California Serogroup Viruses

Several California serogroup viruses are endemic in the US (i.e., La Crosse, Jamestown Canyon, snowshoe hare, Trivittatus, Keystone, and California encephalitis viruses); however, most human disease is associated with La Crosse and Jamestown Canyon viruses. La Crosse virus is the most common cause of arthropod-borne viral (arboviral) infections of the central nervous system among children in the US. On average, 80–100 cases of La Crosse virus disease are reported annually in the US, with almost 90% of them occurring in children. , La Crosse virus infections among adults are uncommon but have been reported and may be under-recognized due to limited awareness or testing. La Crosse virus is transmitted by Aedes triseriatus , a tree-hole breeding mosquito; small rodents (e.g., grey squirrels and chipmunks) serve as the primary amplifying hosts. , , The virus is endemic in the eastern half of the US, with the highest numbers of cases in Ohio, West Virginia, North Carolina, and Tennessee. , , Infections peak in the summer months of July to September. One study identified an increased likelihood of disease among family members living in the same household or unrelated persons living in the same building at a later date, suggesting ongoing environmental risks in some focal locations.

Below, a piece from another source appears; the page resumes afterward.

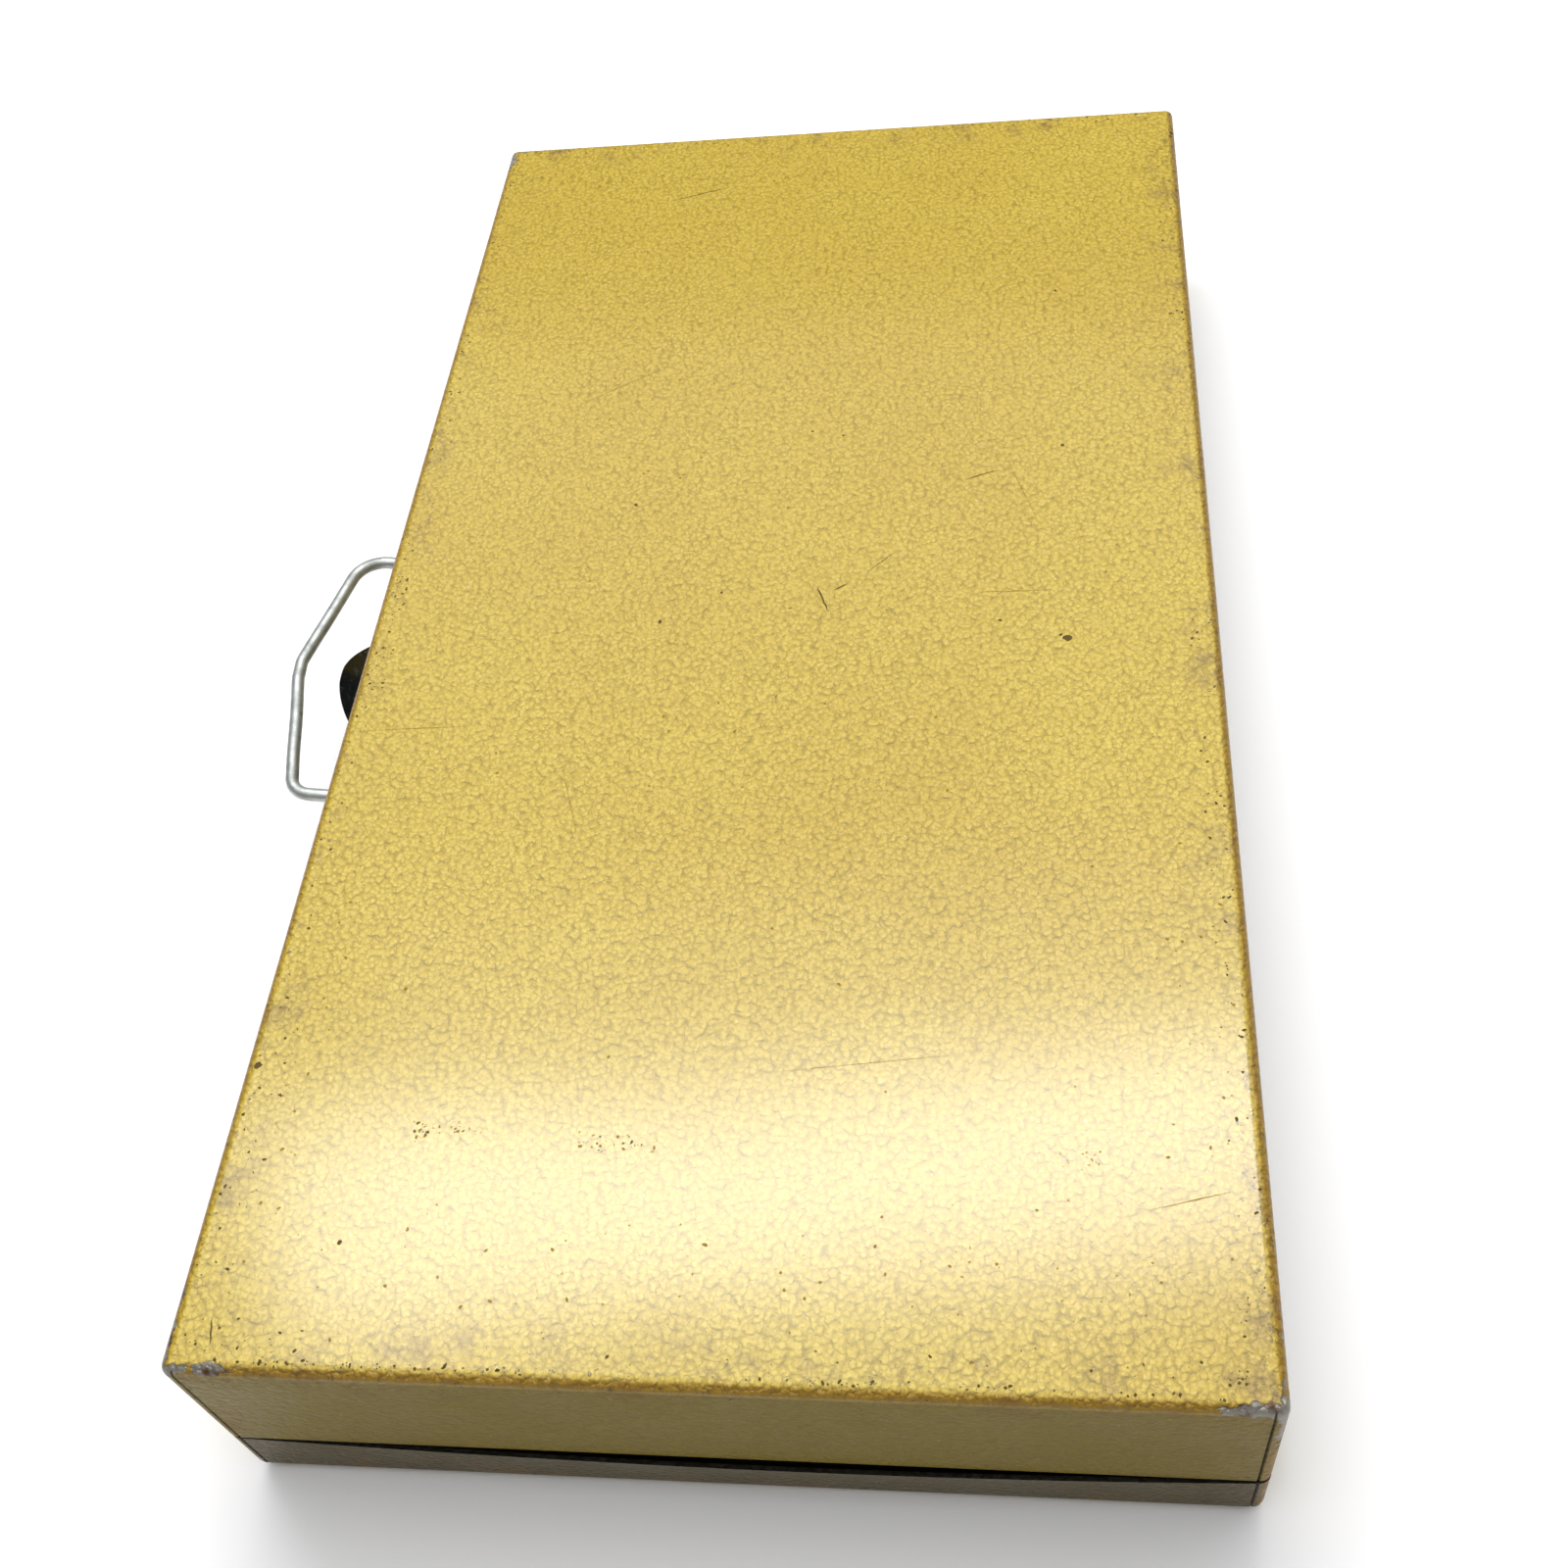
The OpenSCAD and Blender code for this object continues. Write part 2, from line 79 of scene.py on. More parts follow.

Jamestown Canyon virus is another mosquito-borne California serogroup orthobunyavirus that is closely related to La Crosse virus. , Aedes and Ochlerotatus spp. mosquitoes likely are the primary vectors, and deer appear to be important amplifying hosts. , Although Jamestown Canyon virus is widely distributed throughout temperate North America, until recently, reports of human Jamestown Canyon virus infection had been rare, in part owing to a lack of available diagnostic testing. From 2010 to 2019, 208 cases of Jamestown Canyon virus disease were reported to the US Centers for Disease Control and Prevention (CDC). Most cases (90%) occurred from April through September, but, in contrast to La Crosse virus, only 13 (7%) occurred in children. Overall, 125 (69%) of the reported cases were male. Almost all of the cases (98%) were identified since 2013, the first year CDC implemented routine Jamestown Canyon virus antibody testing, suggesting the disease has been historically under-recognized. , Although cases were reported from 22 states, 161 (77%) were residents of Wisconsin or Minnesota. Recent enhanced surveillance activities have identified additional cases in upper Midwest and northeastern states. , However, for some of these cases, it is not clear if the finding of Jamestown Canyon virus antibodies in serum reflects recent or previous infection or is due to cross-reactivity with another California serogroup virus.